What about Hundt's spot? The conventional wisdom in Washington is that rising Washington lawyer Ralph Everett is the top choice. Now in private practice, Everett is a former chief counsel and staff director for the Commerce Committee. And he's a favorite of Senator Ernest Hollings (D-South Carolina), who headed that committee before the Republican blitz of 1994. And since the chairmanship has to go to a Democrat, Republicans in Congress have nothing to gain by needlessly irritating a colleague that someday could be back controlling committee assignments. So Everett appears the favorite.

The odd woman out of this equation is Kathleen Wallman, a razor-sharp lawyer who was chief of the FCC's Common Carrier Bureau (the phone experts) until late 1995 when she took a job as chief of staff of the White House's National Economic Counsel. She reportedly was eyeing the Chairman's post, but her perceived status as a Hundt protege as well as the lack of a big-name backer in Congress has left her flailing in the breeze.

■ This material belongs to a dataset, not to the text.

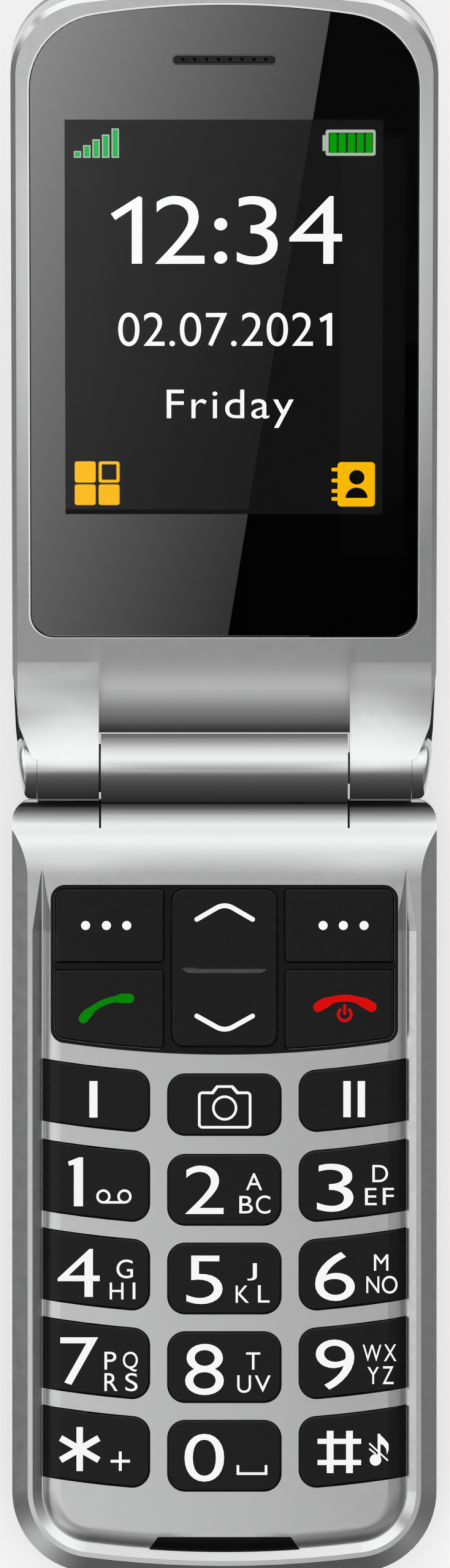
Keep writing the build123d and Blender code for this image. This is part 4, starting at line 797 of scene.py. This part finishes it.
def window_lamp():
    """The light that the display window mirrors: it grows dimmer downwards and to the right in the picture."""
    material, tree, glow = lamp_shade("window lamp")
    coords = tree.nodes.new("ShaderNodeTexCoord")
    split = tree.nodes.new("ShaderNodeSeparateXYZ")
    tree.links.new(coords.outputs["Object"], split.inputs[0])
    left, right = (glanced(x, 520, FAR).x * MM for x in (90, 520))
    top, bottom = (glanced(366, y, FAR).y * MM for y in (60, 1010))
    across = faded(tree, split.outputs["X"], left, right, 0.533, 0.314)
    down = faded(tree, split.outputs["Y"], top, bottom, 0, -0.177)
    tone = math_node(tree, "POWER", math_node(tree, "ADD", across, down), 2.2)
    tree.links.new(math_node(tree, "DIVIDE", tone, BORDER_GLOSS), glow.inputs["Strength"])
    return material


BLACK_CLOTH = surface("black cloth", (0.0005, 0.0005, 0.0005), 1.0, specular=0.0)
EDGE = [(554.4, -73), (357.2, 1127)]  # the slanted line in the picture between the light and the black half
card("window card", [glanced(*p, FAR) for p in ((-80, -73), *EDGE, (-80, 1127))], window_lamp(), True)
card("black flag", [glanced(*p, FAR) for p in (EDGE[0], (810, -73), (810, 1127), EDGE[1])], BLACK_CLOTH, True)
card("lid card", [glanced(*p, NEAR) for p in ((-900, -500), (1600, -500), (1600, 560), (-900, 560))],
     graded_lamp("lid lamp", "X", -30, 30, 1.0, 0.72))
card("deck card", [Vector((x, y, 600)) for x, y in ((-260, -145), (260, -145), (260, 9), (-260, 9))],
     graded_lamp("deck lamp", "X", -10, 25, 0.98, 0.36))
for side in (-1, 1):
    card(f"side flag {side}", [Vector((side * 105, y, z)) for y, z in ((-220, 0), (320, 0), (320, 55), (-220, 55))],
         plain_lamp(f"dark cloth {side}", 0.22))
    card(f"ear card {side}", [Vector((side * x, y, 80)) for x, y in ((14.5, 30), (22.5, 30), (22.5, 95), (14.5, 95))],
         graded_lamp(f"ear lamp {side}", "Y", 32, 60, 0.40, 1.6))


# the cards that the lid's lip, the back and the front of the barrel, and the shoulder mirror
upright_card("lip card", 54.3, 15.4, [
    (5.5, 0.03), (8.3, 0.05), (9.3, 0.09), (10.5, 0.17), (11.5, 0.235), (12.6, 0.29), (14.3, 0.40), (15.4, 0.48),
    (16.4, 0.57), (18.5, 0.66), (21.3, 0.79), (26.0, 0.42), (31.0, 0.25)])
upright_card("barrel back card", 54.2, 15.4, [
    (5.5, 0.04), (10.5, 0.06), (12.1, 0.24), (13.3, 0.50), (14.1, 0.79), (15.2, 1.12), (16.8, 1.34), (19.4, 1.48),
    (23.0, 1.30), (26.8, 1.03), (31.0, 0.85)])
upright_card("barrel front card", 45.6, 26, [
    (7.0, 0.004), (11.5, 0.006), (12.8, 0.010), (13.6, 0.018), (14.4, 0.03), (15.5, 0.045), (17.0, 0.07),
    (20.2, 0.11), (30.0, 0.28), (34.0, 0.34)])
upright_card("shoulder card", 45.5, 26, [
    (8.0, 0.05), (8.6, 0.14), (9.3, 0.35), (10.0, 0.60), (11.1, 0.90), (12.2, 1.25), (13.2, 1.50), (14.7, 1.33),
    (15.7, 1.30), (17.6, 1.52), (18.9, 1.55), (21.8, 1.42), (23.5, 1.35), (28.0, 1.20), (34.0, 1.0)])

# how bright the tent is towards -Y .. +Y, and by what that is multiplied towards -X .. +X
ALONG = [(-1.0, 0.03), (-0.94, 0.04), (-0.82, 0.08), (-0.72, 0.16), (-0.62, 0.28), (-0.55, 0.27), (-0.42, 0.20),
         (-0.20, 0.22), (-0.08, 0.28), (0.0, 0.46), (0.14, 0.75), (0.28, 1.10), (0.50, 1.60), (0.71, 1.58),
         (0.87, 1.2), (0.966, 0.7), (1.0, 0.4)]
ASIDE = [(-1.0, 0.8), (-0.96, 4.0), (-0.885, 3.8), (-0.84, 0.30), (-0.76, 0.30), (-0.69, 2.6), (-0.5, 3.2),
         (-0.3, 2.4), (-0.15, 1.3), (0.0, 1.0), (0.15, 1.0), (0.3, 1.3), (0.5, 1.2), (0.7, 1.1), (0.8, 0.55),
         (0.9, 0.3), (1.0, 0.25)]
TENT_SCALE, TENT_PEAK = 4.0, 1.55  # no stop above passes the first, and the tent is never brighter than the second


def make_studio():
    """A plain white room, and round the phone a tent of lit and dark cloth that only gloss and metal show."""
    world = bpy.data.worlds.new("room")
    bpy.context.scene.world = world
    world.use_nodes = True
    world.node_tree.nodes["Background"].inputs["Color"].default_value = (1, 1, 1, 1)
    work = bmesh.new()
    bmesh.ops.create_uvsphere(work, u_segments=48, v_segments=24, radius=3.0)
    mesh = bpy.data.meshes.new("tent")
    work.to_mesh(mesh)
    work.free()
    material, tree, glow = lamp_shade("tent cloth")
    coords = tree.nodes.new("ShaderNodeTexCoord")
    unit = tree.nodes.new("ShaderNodeVectorMath")
    unit.operation = "NORMALIZE"
    tree.links.new(coords.outputs["Object"], unit.inputs[0])
    split = tree.nodes.new("ShaderNodeSeparateXYZ")
    tree.links.new(unit.outputs[0], split.inputs[0])
    along = bands(tree, split.outputs["Y"], ALONG, TENT_SCALE)
    aside = bands(tree, split.outputs["X"], ASIDE, TENT_SCALE)
    level = math_node(tree, "MULTIPLY", math_node(tree, "MULTIPLY", along, aside), TENT_SCALE ** 2)
    tree.links.new(math_node(tree, "MINIMUM", level, TENT_PEAK), glow.inputs["Strength"])
    mesh.materials.append(material)
    tent = bpy.data.objects.new("tent", mesh)
    tent.location = HINGE * MM
    reflected_only(tent, True)


make_studio()

# ---- camera -------------------------------------------------------------------------------------
camera = bpy.data.cameras.new("camera")
camera.sensor_fit = "VERTICAL"
camera.sensor_height = 36
camera.lens = camera.sensor_height * CAMERA_BACK / (PICTURE_HEIGHT * PIXEL)
camera.clip_end = 60  # in metres
viewer = bpy.data.objects.new("camera", camera)
viewer.location = CAMERA_AT * MM
viewer.rotation_euler = (-CAMERA_LEAN, 0, 0)
bpy.context.scene.collection.objects.link(viewer)
bpy.context.scene.camera = viewer
bpy.context.scene.view_settings.view_transform = "Standard"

The bottom line is that Hundt's departure comes at a fitting time. The entire FCC is undergoing a face-lift anyway. Just as it's impossible to tell what Supreme Court nominees will do once they got on the bench, it's perilous to predict how new FCC commissioners will vote. But if the current favorites all are confirmed, the FCC will have two Hundtesque commissioners (Ness and Kennard), one no-nonsense conservative (Furchtgott-Roth), an antitrust expert (Powell), and somewhat of a wild card (Everett).

As for Hundt, he said at a press conference Tuesday that he's off to write a book called You Say You Want A Revolution about the implementation of the 1996 telecom law. He also says he wants to finish writing a novel he said he has neglected since he took over at the FCC. Rumors have him eventually landing at Microsoft, where many feel he would be at home as an antitrust attorney and faithful supporter of all that is "wired" to computers. Perhaps fitting that he'll spend the next few months in front of keyboard typing himself into a book deal.